What About the Mormon Sacrament?

So here is an interesting question: If Nancy Pelosi attended an LDS sacrament meeting, perhaps at the invitation of an LDS senator, could she partake of the LDS sacrament during that portion of the service? The simplest and most direct answer is yes, she could, since non-LDS visitors are not barred from partaking of the LDS sacrament. In theological parlance, the LDS Church has an open communion. Whether a particular person in attendance chooses to partake or not is largely up to the individual. In certain instances an LDS bishop may direct a member of his congregation to not partake of the sacrament for a certain period as part of formal or informal church discipline, but even this is largely self-policed.

A slightly different hypothetical question is whether Speaker Pelosi should partake of the LDS sacrament if she, as a visitor, attended an LDS sacrament meeting. Since it might be seen as a political rather than a religious act, perhaps she should (under this hypothetical) decline.

A more interesting hypothetical is whether an LDS representative or senator who publicly voiced the same views as Speaker Pelosi on abortion rights could or should partake of the LDS sacrament. I think the answer is, “Yes, he or she could and should,” given that the LDS policy states that an LDS person must not “submit to, perform, arrange for, pay for, consent to, or encourage an abortion.” The policy speaks to actions related to a particular abortion. It does not address public statements by elected officials, and the Church has wisely given elected officials who happen to be LDS a wide berth in the political positions they take and the public statements they make.

What About Mormon Communion?

LDS terminology can be confusing both to insiders (Mormons) and outsiders. In the Catholic church, the term “communion” is often used as a synonym for “the Eucharist,” what LDS call “the sacrament.” But “communion” also refers to what in LDS parlance is termed “full fellowship.” So to be in communion means both to be allowed to partake of the Eucharist and it also means being in full fellowship as a member of the Catholic church. You might say that being allowed to take or being barred from taking the Eucharist is, in the Catholic church, the primary marker of being in full fellowship.

In the LDS Church, the “full fellowship” status is regulated by bishop or branch presidents, sometimes in conjunction with stake presidents or mission presidents. Formally, that is a private matter between the bishop and the member, although in practice it is likely to be semi-public knowledge or even fully public knowledge. And there’s a whole spectrum of informal and formal discipline a bishop can impose, from mandated repentance to abstaining from the sacrament to disfellowship to excommunication.

So here is another hypothetical that addresses the full fellowship aspect of “communion” as opposed to the sacrament aspect: Could, would, or should an LDS senator or representative who voiced the same views on abortion rights as Speaker Pelosi have their “full fellowship” status called into question by their local bishop?

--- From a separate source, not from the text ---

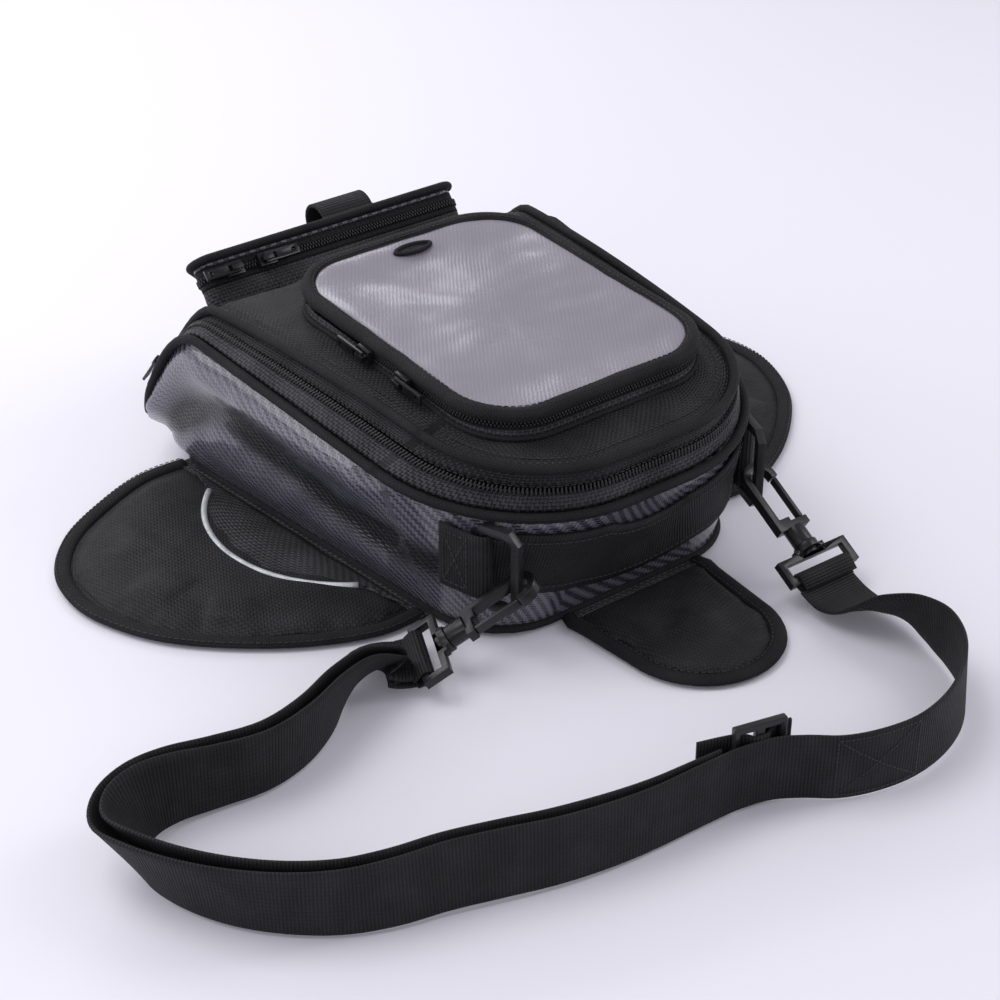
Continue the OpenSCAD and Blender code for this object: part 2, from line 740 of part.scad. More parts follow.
// Three-bar adjuster that the strap threads through, standing on edge
module strap_adjuster() {
    color("#0f0f11") translate(adjuster_at) rotate([0, 0, adjuster_turn]) {
        rotate([90, 0, 0]) translate([0, 0, -2]) linear_extrude(4) difference() {
            translate([-14, -22]) square([28, 46]);
            translate([-10.5, -19.4]) square([8, 39.6]);
            translate([2.5, -19.4]) square([8, 39.6]);
        }
    }
}
module strap_main() {
    color("#151517") skin([for (i = [0:len(strap_route) - 1]) strap_ring(strap_route, i)]);
}
module strap_return() {
    color("#151517")
        skin([for (i = [return_from:len(strap_route) - 1]) strap_ring(strap_route, i, return_gap(i))]);
}

base_panel();
base_board();
side_wall();
wall_foam();
body_piping();
body_zip_tape();
hinge_seam();
front_band();
ring_tab_left();
ring_tab_right();
ring_left();
ring_right();
lid_panel();
lid_piping();
lid_zip_tape();
pocket_gusset();
pocket_zip_tape();
pocket_rim();
pocket_window();
pouch_shell();
pouch_zip_tape();
pouch_cover();
pouch_piping();
handle_loop();
main_slider_upper();
main_pull_upper();
main_slider_lower();
main_pull_lower();
pocket_slider_rear();
pocket_pull_rear();
pocket_slider_front();
pocket_pull_front();
pouch_slider_outer();
pouch_pull_outer();
pouch_slider_inner();
pouch_pull_inner();
wing_left();
wing_left_binding();
wing_left_pocket();
wing_left_piping();
wing_left_magnets();
wing_right();
wing_right_binding();
wing_right_pocket();
wing_right_piping();
wing_right_magnets();
front_flap();
flap_binding();
flap_magnet();
hook_left();
hook_gate_left();
hook_frame_left();
hook_right();
hook_gate_right();
hook_frame_right();
strap_adjuster();
strap_main();
strap_return();
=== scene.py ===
# Motorcycle tank bag: the visual model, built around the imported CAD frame.
# Shapes are worked out in millimetres and turned into metres when a mesh is made.
import math
import bmesh
import bpy
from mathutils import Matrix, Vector, noise


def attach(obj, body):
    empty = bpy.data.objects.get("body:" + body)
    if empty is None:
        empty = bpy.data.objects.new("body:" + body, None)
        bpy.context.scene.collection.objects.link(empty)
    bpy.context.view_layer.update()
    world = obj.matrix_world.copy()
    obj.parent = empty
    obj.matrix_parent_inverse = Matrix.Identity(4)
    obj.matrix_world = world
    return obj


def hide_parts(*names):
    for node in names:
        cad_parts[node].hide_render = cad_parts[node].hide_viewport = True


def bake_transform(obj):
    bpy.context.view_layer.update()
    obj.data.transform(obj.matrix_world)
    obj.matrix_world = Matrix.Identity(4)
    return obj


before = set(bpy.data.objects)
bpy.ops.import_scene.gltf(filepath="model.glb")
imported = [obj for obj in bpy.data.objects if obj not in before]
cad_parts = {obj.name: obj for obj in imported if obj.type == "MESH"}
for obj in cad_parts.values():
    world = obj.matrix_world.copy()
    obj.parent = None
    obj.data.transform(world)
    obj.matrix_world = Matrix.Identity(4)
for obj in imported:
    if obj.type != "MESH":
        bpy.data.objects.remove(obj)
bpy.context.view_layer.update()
MM = 0.001

# ---------------- camera, light, floor
camera = bpy.data.objects.new("camera", bpy.data.cameras.new("camera"))
bpy.context.scene.collection.objects.link(camera)
camera.location = (-0.6516, -0.8812, 0.6687)
camera.rotation_euler = (math.radians(58.11), 0, math.radians(-37.69))
camera.data.sensor_width = 36
camera.data.lens = 79.28
bpy.context.scene.camera = camera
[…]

I’m going to say no, using the same logic as in the earlier discussion: The LDS abortion policy (it’s official; it’s printed in the Handbook) speaks to actions related to a particular abortion. It does not address public statements by elected officials, so no bishop should presume to police public statements by LDS elected officials, at any level of government. Also as noted earlier, in the past the Church has wisely given elected officials who happen to be LDS a wide berth in the political positions they take and the public statements they make, about abortion or any other issue.

If Roe v. Wade is overturned and abortion becomes a very active political topic, there are two scenarios where this hands-off LDS approach could change. First and most obvious, there is nothing to prevent an activist and conservative LDS bishop from taking disciplinary action against an LDS elected official who is a member of the bishop’s congregation based on public statements about abortion, despite the limited scope of the LDS abortion policy and the previous tacit hands-off policy of the Church. For that matter, there is nothing to prevent a Trumpist LDS bishop (which describes at least half of the bishops in the United States) from taking disciplinary action against an LDS elected official who, for example, claims President Biden was lawfully and properly elected and that the 2020 presidential election was fairly conducted and free of any material fraud. There might very well be a lot of negative publicity if the action was made public and the action, whatever it is, might get rescinded. But with the Church half full of Trumpist bishops who embrace, to some degree, the Trumpist view that no laws or regulations or moral norms are valid (at least on Trump and his followers), who knows what LDS bishops will do in the future? Sitting US Senator Mitt Romney got booed and heckled by LDS Republicans at the Utah State GOP Convention last year. Maybe it won’t be long before Romney and other LDS officials get booed and heckled by their LDS Republican bishops.

Second and less remarked is the steady drift, under the leadership of President Nelson, away from moderate and reasonable policies and practices toward more extreme and fundamentalist positions. Who knows what counsel and direction is being given behind closed doors to General Authorities by the senior leadership, which is then passed down to local leadership in closed-door leadership meetings at the regional level? Whatever moderating influence was exercised by senior LDS leadership in the past may not be carried on by the Nelson-Oaks presidency. However one may describe the Nelson-Oaks philosophy of LDS leadership, the terms “moderate” and “reasonable” do not leap to mind. Who knows what the future LDS course will be, but the prevailing winds are definitely pushing the Good Ship Zion to starboard.

So here are some questions from this post worth discussing:

  • What do you think of a Catholic archbishop formally and publicly declaring Speaker Pelosi to be out of communion?
  • Would an LDS stake president or General Authority, like Episcopal bishop Marc, ever issue a public invitation to Speaker Pelosi to come attend an LDS service and partake of the LDS sacrament?
  • Would or should an LDS elected official who publicly voiced a position on abortion similar to that recently stated by Speaker Pelosi be barred from taking the LDS sacrament or subject to other informal or formal discipline by his or her LDS bishop?